You might also want to get yourself over to Bradley’s Almanac, where the full Clientele set from Boston Museum of Fine Arts earlier this year is available with a quality of sound that anyone who’s seen them in London will not be entirely used to.  On the subject of covers, there’s a great, concise rendering of Television’s ‘The fire’ for one of the encores.

At best, tribute albums are hit and miss; at their worst they are a train-wreck of cherished songs, carriage after calamitously mauled carriage.  I’m hoping that when Love goes on! A tribute to Grant McLennan appears, it has at least some selective repeat play potential.  The Clientele will tackle ‘Orpheus beach’, while Paul Handyside of Hurrah! is attempting – with greater inherent risk – ‘Bachelor kisses’.  No-one appears to have been brave or foolhardy enough as yet to take on ‘Cattle and cane’, but I guess there’s still time for someone to entertain us with that error of judgement.  On the Rare Victory site you can hear what the Orchids have made of ‘Magic in here’ and no less than five competing versions of ‘Love goes on’, the winner being Private Eleanor, although I think the Bank Holidays can count themselves unlucky.  Best of all on current display is ‘The Devil’s eye’ as performed by GB3 and Angie Hart.  GB is Glenn Bennie who recorded with Grant in the year before he died, while Angie Hart was the singer in Frente! who worked similar magic on New Order’s ‘Bizarre love triangle’ back in 1994.  The timbre of her voice is not unlike Grant’s and yet of course it has the advantage over the male interpreter of bringing something other to the song.  Couple this with her perfectly judged phrasing and you have a cover that even the Clientele may struggle to better.

‘I read about your death in the paper, when I was buying tomato seed’.  It’s hard not to turn a lyric like this in on its singer when you know he’s gone.  Grant McLennan’s songs often suggested an unusually acute awareness of mortality, but he always threaded them with what it meant to be alive.  ‘Been waking up early on Sundays watching my soil breathe.’

Intermission: the best of the solo recordings 1990-1997 is the result of Robert Forster and Grant hand-picking a baker’s dozen songs each from four times that number.  The character of each disc is striking – if you knew nothing of Robert and Grant, you would never guess from this evidence that they grew up in the same group.  Of course, those characters were already long-developed and contrasting by the time the first phase of the Go-Betweens came to an end, but the bond then was stronger than the difference, so that one could easily drop a vocal into the other’s song.

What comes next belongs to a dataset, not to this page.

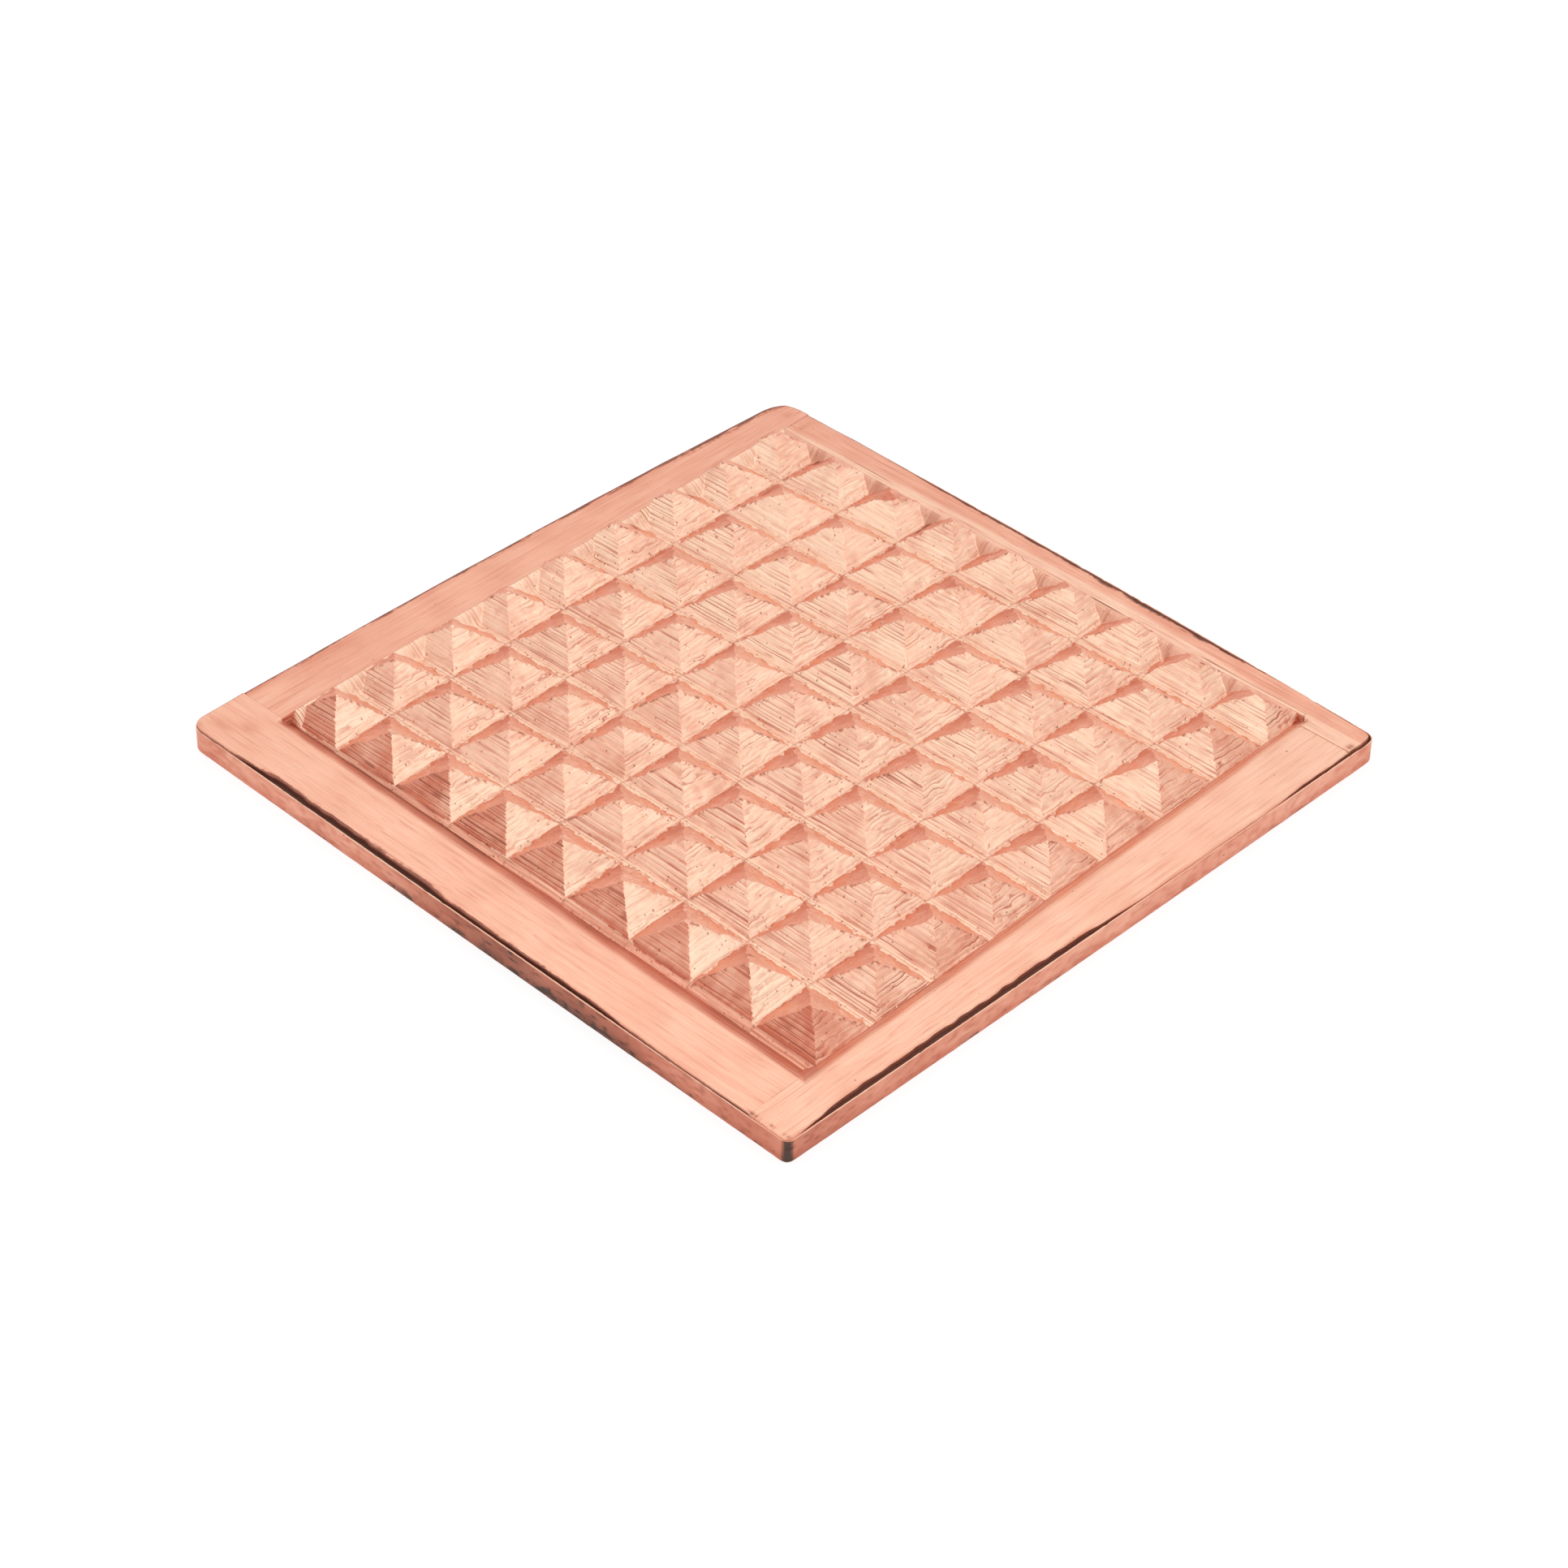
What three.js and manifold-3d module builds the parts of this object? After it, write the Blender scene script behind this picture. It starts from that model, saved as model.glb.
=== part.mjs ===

Had the solo works been songs on four extra Go-Betweens albums, Robert’s might have been softened and harmonised by Grant’s presence.  Owing to Robert’s greater editorial and conceptual clarity, Grant’s songs could have been more focused, less affected by the sheen of a commercial production.  I think Robert survived better than Grant as a former Go-Between, allowing looser inflections of country and country rock to infiltrate his music, and each album (bar the less than successful covers set) has a distinct feel.  But throughout his attempts to produce the perfect song for FM radio, Grant retained his poetic sensibility, mourning the fragility of love, or celebrating its greatness and perfection.

Will Robert go on to make more solo records, inspired rather than haunted by the memory of his friend and foil?  The signs are that he will.  Meanwhile, he has become a prize-winning critic in Australia, writing about Dylan and the Shins for the Monthly, which also published his tribute to Grant, ‘A true hipster’ two months after McLennan’s death in May 2006.  In it Robert says that when they met he was ‘falling into music’, while Grant’s obsession was film.  ‘We became Godard and Truffaut.  Brisbane didn’t know it at the time, but there were two 19-year-olds driving around in a car who thought they were French film directors.’

The ‘acoustic stories’ part of the That striped sunlight sound DVD also illuminates their partnership, with conversation between the pair and great untreated versions of some of their best songs.  Grant begins to lose his voice halfway through the session, recorded the day after the Brisbane show also filmed for the disc.  You feel for him, a man forever stretching, yearning, reaching for artistic highs and heights.  A man very much alive.